### Exercise instructions
Locate the line that contains "Break this object". Reproduce it and all following lines up to the end of the material, exactly and with nothing added.

[Parts and joints as JSON]
=-=-=-=-=

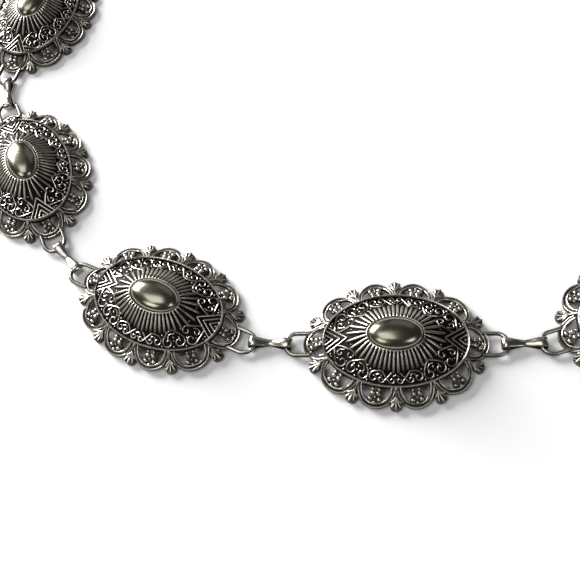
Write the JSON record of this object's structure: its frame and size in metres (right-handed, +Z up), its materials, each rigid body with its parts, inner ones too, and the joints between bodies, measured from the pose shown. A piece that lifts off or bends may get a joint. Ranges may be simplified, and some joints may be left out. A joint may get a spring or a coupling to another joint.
{
  "type": "concho belt",
  "caption": "Chain belt of oval cast conchos with pierced scalloped borders and domed centres, joined by folded band links and closed by a hook, lying in a loop.",
  "frame": {"origin": "middle of the belt's outline, on the surface that it lies on", "axes": "+X along the belt's longest extent, from the wearer's one hip to the other; +Y across the loop; +Z up"},
  "size_m": [0.3382, 0.2844, 0.0144],
  "materials": {
    "antique_silver": "antiqued silver plate, dark in the recesses and polished on the raised parts"
  },
  "bodies": {
    "root": {"concho_01": "antique_silver", "concho_02": "antique_silver", "concho_03": "antique_silver", "concho_04": "antique_silver", "concho_05": "antique_silver", "concho_06": "antique_silver", "concho_07": "antique_silver", "concho_08": "antique_silver", "concho_09": "antique_silver", "concho_10": "antique_silver", "link_01": "antique_silver", "link_02": "antique_silver", "link_03": "antique_silver", "link_04": "antique_silver", "link_05": "antique_silver", "link_06": "antique_silver", "link_07": "antique_silver", "link_08": "antique_silver", "link_09": "antique_silver", "hook_clasp": "antique_silver"}
  },
  "joints": []
}
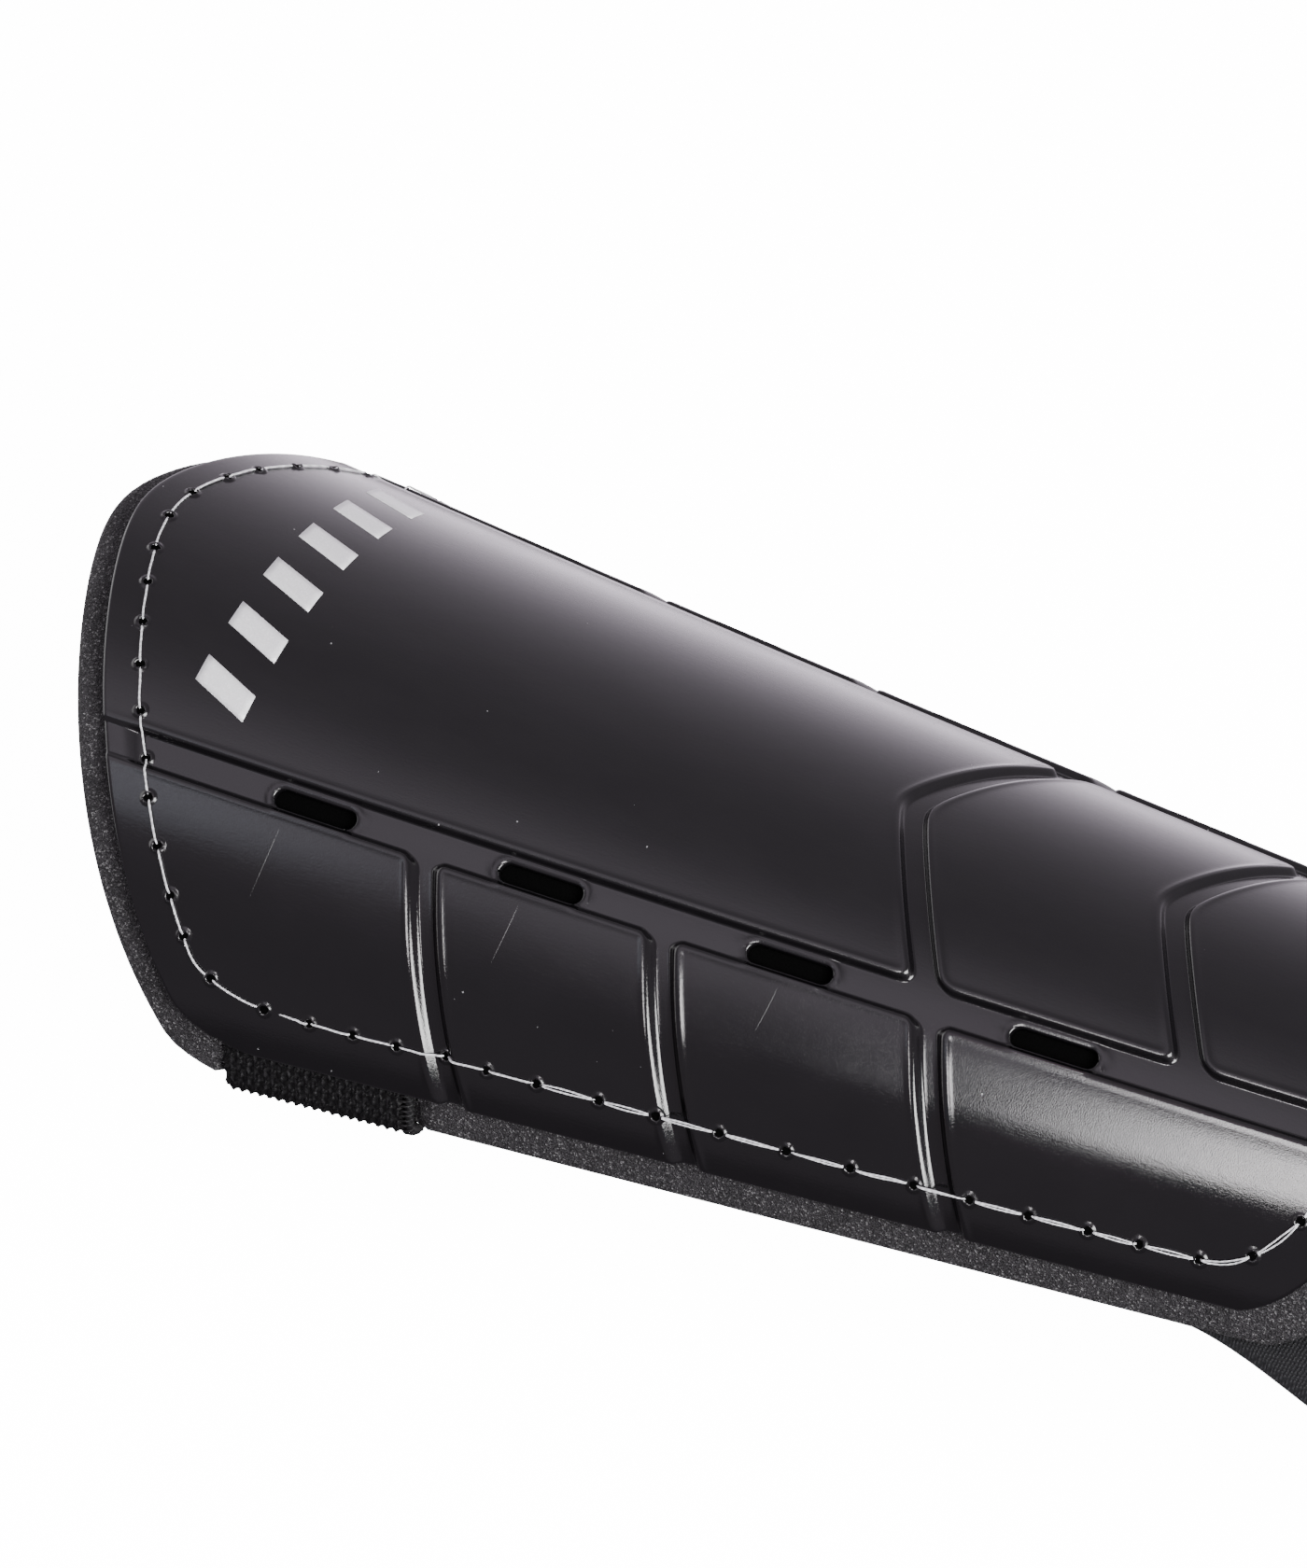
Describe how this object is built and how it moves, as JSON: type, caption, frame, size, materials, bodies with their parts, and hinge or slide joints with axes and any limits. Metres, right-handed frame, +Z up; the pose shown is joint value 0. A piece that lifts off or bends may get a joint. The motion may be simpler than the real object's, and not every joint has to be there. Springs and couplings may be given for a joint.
{
  "type": "football shin guard",
  "caption": "Football shin guard: a grooved, vented hard shell sewn to a foam backing, with a calf strap that opens and a padded knit ankle sleeve that bends.",
  "frame": {"origin": "centre of the bounding box on the plane the guard lies on, hollow side down", "axes": "+X from the knee end to the foot end, +Y away from the side with the strap's sewn end, +Z up through the front of the shell"},
  "size_m": [0.311, 0.1126, 0.062],
  "materials": {
    "shell_black": "polished moulding, near black",
    "foam_charcoal": "cut closed-cell foam, fine grain",
    "lining_black": "fine brushed knit",
    "thread_clear": "clear twisted monofilament",
    "webbing_black": "coarse elastic webbing",
    "edging_black": "overlocked thread",
    "hooks_black": "moulded hook tape",
    "pile_black": "loop pile",
    "knit_black": "ribbed knit with a dotted face"
  },
  "bodies": {
    "guard": {"hard_shell": "shell_black", "foam_backing": "foam_charcoal", "inner_lining": "lining_black", "perimeter_thread": "thread_clear", "strap_anchor": "webbing_black", "anchor_overlock": "edging_black", "loop_tab": "webbing_black", "loop_pile": "pile_black", "ankle_cuff": "knit_black", "cuff_binding": "edging_black", "pad_foam_near": "foam_charcoal", "pad_foam_far": "foam_charcoal", "pad_cover_near": "lining_black", "pad_cover_far": "lining_black"},
    "calf_strap": {"calf_strap": "webbing_black", "strap_overlock": "edging_black", "hook_patch": "hooks_black"},
    "foot_sleeve": {"foot_sleeve": "knit_black", "foot_binding": "edging_black"}
  },
  "joints": [
    {"name": "strap_open", "type": "hinge", "parent": "guard", "child": "calf_strap", "pos_m": [-0.09445, -0.045, 0], "axis": [-1, 0, 0], "range_deg": [0, 150]},
    {"name": "ankle_bend", "type": "hinge", "parent": "guard", "child": "foot_sleeve", "pos_m": [0.10945, 0, 0.0182], "axis": [0, -1, 0], "range_deg": [0, 60]}
  ]
}
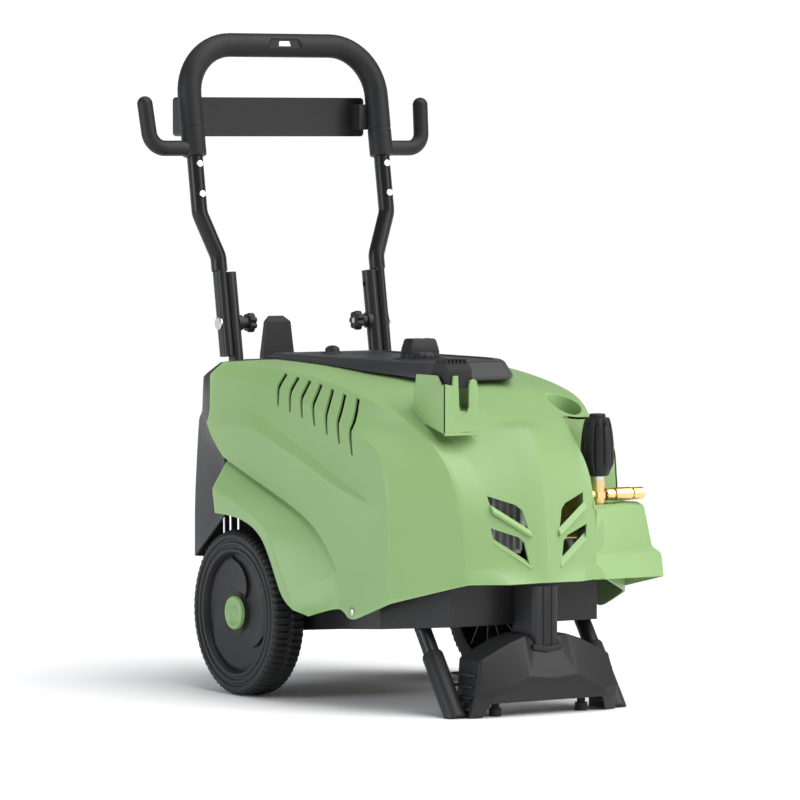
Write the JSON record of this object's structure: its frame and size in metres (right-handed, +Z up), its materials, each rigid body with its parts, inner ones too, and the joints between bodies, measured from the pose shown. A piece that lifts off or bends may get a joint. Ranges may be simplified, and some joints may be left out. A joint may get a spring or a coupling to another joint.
{
  "type": "pressure washer",
  "caption": "Wheeled electric pressure washer with a green hood, brass outlet, regulator knob and a fold-down push handle with hose hooks.",
  "frame": {"origin": "on the floor, under the middle of the bounding box", "axes": "+X to the right seen from the front, -Y to the front, +Z up"},
  "size_m": [0.525, 0.822, 0.9986],
  "materials": {
    "black_steel": "semi-gloss black powder coat",
    "zinc_steel": "zinc plated",
    "black_plastic": "fine-grained moulded black",
    "dark_plastic": "fine-grained anthracite",
    "green_plastic": "satin moulded green",
    "grip_plastic": "soft-touch grained black",
    "black_rubber": "matt",
    "cast_aluminium": "die-cast",
    "bearing_steel": "machined",
    "brass": "machined",
    "ceramic_white": "ground"
  },
  "bodies": {
    "chassis": {"chassis_tray": "black_steel", "upright_tube_left": "black_steel", "upright_tube_right": "black_steel", "leg_tube_left": "black_steel", "leg_tube_right": "black_steel", "foot_bar": "black_steel", "post_bracket": "black_steel", "axle": "zinc_steel", "axle_clips": "zinc_steel", "hood_screws": "zinc_steel", "foot_shroud": "black_plastic", "front_post": "black_plastic", "rear_cover": "black_plastic", "cable_hooks": "black_plastic", "cable_gland": "black_plastic", "fan_cover": "black_plastic", "terminal_box": "black_plastic", "capacitor": "black_plastic", "switch_body": "black_plastic", "breaker": "black_plastic", "clamp_saddles": "black_plastic", "hood": "green_plastic", "top_cover": "dark_plastic", "rubber_feet": "black_rubber", "lance_clip": "black_rubber", "motor_mounts": "black_rubber", "motor_housing": "cast_aluminium", "motor_front_shield": "cast_aluminium", "motor_rear_shield": "cast_aluminium", "pump_crankcase": "cast_aluminium", "bearings": "bearing_steel", "motor_stator": "bearing_steel", "regulator_stem": "bearing_steel", "pump_head": "brass", "valve_caps": "brass", "unloader_body": "brass", "outlet_coupling": "brass", "inlet_pipe": "brass", "inlet_coupling": "black_plastic", "plungers": "ceramic_white"},
    "rotor": {"rotor_shaft": "bearing_steel", "crankshaft": "bearing_steel", "cooling_fan": "black_plastic"},
    "regulator": {"regulator_knob": "black_plastic"},
    "switch": {"switch_knob": "black_plastic", "switch_spindle": "zinc_steel"},
    "button": {"reset_button": "black_rubber"},
    "wheel_left": {"wheel_left": "black_plastic", "hub_cap_left": "green_plastic"},
    "wheel_right": {"wheel_right": "black_plastic", "hub_cap_right": "green_plastic"},
    "handle": {"handle_tube": "black_steel", "grip_cover": "grip_plastic", "hose_hook_left": "grip_plastic", "hose_hook_right": "grip_plastic", "handle_panel": "black_plastic", "handle_screws": "zinc_steel", "clamp_bolts": "zinc_steel"},
    "knob_left": {"star_knob_left": "black_plastic"},
    "knob_right": {"star_knob_right": "black_plastic"}
  },
  "joints": [
    {"name": "handle_fold", "type": "hinge", "parent": "chassis", "child": "handle", "pos_m": [0, 0.2905, 0.5505], "axis": [1, 0, 0], "range_deg": [0, 99]},
    {"name": "left_knob_turn", "type": "hinge", "parent": "handle", "child": "knob_left", "pos_m": [-0.104, 0.2905, 0.5505], "axis": [1, 0, 0], "continuous": true},
    {"name": "right_knob_turn", "type": "hinge", "parent": "handle", "child": "knob_right", "pos_m": [0.104, 0.2905, 0.5505], "axis": [1, 0, 0], "continuous": true},
    {"name": "left_wheel_spin", "type": "hinge", "parent": "chassis", "child": "wheel_left", "pos_m": [-0.227, 0.076, 0.1245], "axis": [1, 0, 0], "continuous": true},
    {"name": "right_wheel_spin", "type": "hinge", "parent": "chassis", "child": "wheel_right", "pos_m": [0.227, 0.076, 0.1245], "axis": [1, 0, 0], "continuous": true},
    {"name": "motor_spin", "type": "hinge", "parent": "chassis", "child": "rotor", "pos_m": [-0.054, 0, 0.292], "axis": [0, 1, 0], "continuous": true},
    {"name": "regulator_turn", "type": "hinge", "parent": "chassis", "child": "regulator", "pos_m": [0.14, -0.314, 0.384], "axis": [0, 0, 1], "continuous": true},
    {"name": "switch_turn", "type": "hinge", "parent": "chassis", "child": "switch", "pos_m": [0, -0.047, 0.512], "axis": [0, 0, 1], "range_deg": [-90, 0]},
    {"name": "button_press", "type": "slide", "parent": "chassis", "child": "button", "axis": [0, 0, -1], "range_m": [0, 0.004], "stiffness_N_per_m": 800}
  ]
}
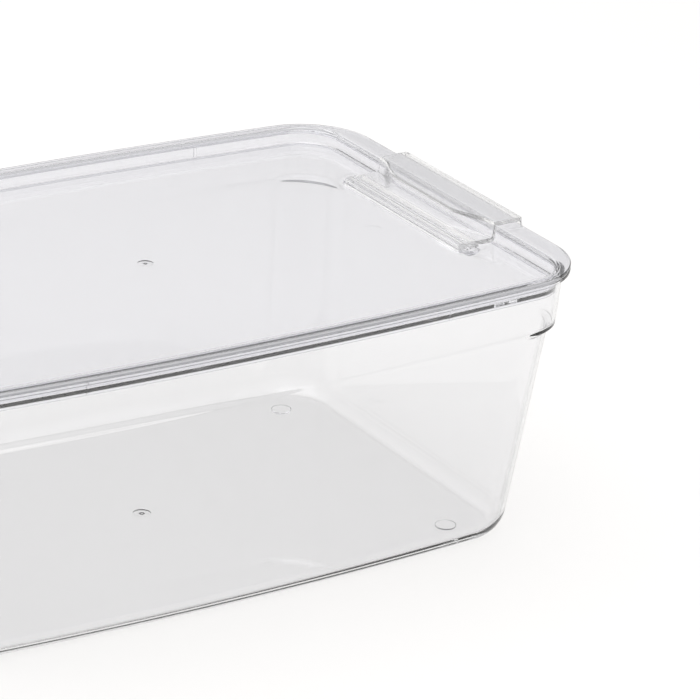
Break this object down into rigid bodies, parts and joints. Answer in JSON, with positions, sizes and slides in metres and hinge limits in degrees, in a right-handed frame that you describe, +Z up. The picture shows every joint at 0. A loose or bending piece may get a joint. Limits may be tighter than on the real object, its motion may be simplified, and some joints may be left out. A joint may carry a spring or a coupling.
{
  "type": "lidded fridge storage bin",
  "caption": "Clear rectangular fridge bin: a tapered tub with rounded corners, a lift-off lid with a recessed top, and a hinged clip latch at each end.",
  "frame": {"origin": "on the plane the bin stands on, under the middle of the bin", "axes": "+X along the bin's length from one latch to the other, +Y across the bin, +Z up"},
  "size_m": [0.3252, 0.2274, 0.1295],
  "materials": {
    "clear_tub": "polished clear plastic",
    "clear_lid": "polished clear plastic",
    "clear_latch": "polished clear plastic"
  },
  "bodies": {
    "tub": {"tub": "clear_tub"},
    "lid": {"lid": "clear_lid"},
    "latch_right": {"latch_right": "clear_latch"},
    "latch_left": {"latch_left": "clear_latch"}
  },
  "joints": [
    {"name": "lid_lift", "type": "slide", "parent": "tub", "child": "lid", "axis": [0, 0, 1], "range_m": [0, 0.06]},
    {"name": "latch_right_hinge", "type": "hinge", "parent": "lid", "child": "latch_right", "pos_m": [0.134, 0, 0.1188], "axis": [0, -1, 0], "range_deg": [0, 100]},
    {"name": "latch_left_hinge", "type": "hinge", "parent": "lid", "child": "latch_left", "pos_m": [-0.134, 0, 0.1188], "axis": [0, 1, 0], "range_deg": [0, 100]}
  ]
}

=-=-=-=-=

### Answer below
Break this object down into rigid bodies, parts and joints. Answer in JSON, with positions, sizes and slides in metres and hinge limits in degrees, in a right-handed frame that you describe, +Z up. The picture shows every joint at 0. A loose or bending piece may get a joint. Limits may be tighter than on the real object, its motion may be simplified, and some joints may be left out. A joint may carry a spring or a coupling.
{
  "type": "lidded fridge storage bin",
  "caption": "Clear rectangular fridge bin: a tapered tub with rounded corners, a lift-off lid with a recessed top, and a hinged clip latch at each end.",
  "frame": {"origin": "on the plane the bin stands on, under the middle of the bin", "axes": "+X along the bin's length from one latch to the other, +Y across the bin, +Z up"},
  "size_m": [0.3252, 0.2274, 0.1295],
  "materials": {
    "clear_tub": "polished clear plastic",
    "clear_lid": "polished clear plastic",
    "clear_latch": "polished clear plastic"
  },
  "bodies": {
    "tub": {"tub": "clear_tub"},
    "lid": {"lid": "clear_lid"},
    "latch_right": {"latch_right": "clear_latch"},
    "latch_left": {"latch_left": "clear_latch"}
  },
  "joints": [
    {"name": "lid_lift", "type": "slide", "parent": "tub", "child": "lid", "axis": [0, 0, 1], "range_m": [0, 0.06]},
    {"name": "latch_right_hinge", "type": "hinge", "parent": "lid", "child": "latch_right", "pos_m": [0.134, 0, 0.1188], "axis": [0, -1, 0], "range_deg": [0, 100]},
    {"name": "latch_left_hinge", "type": "hinge", "parent": "lid", "child": "latch_left", "pos_m": [-0.134, 0, 0.1188], "axis": [0, 1, 0], "range_deg": [0, 100]}
  ]
}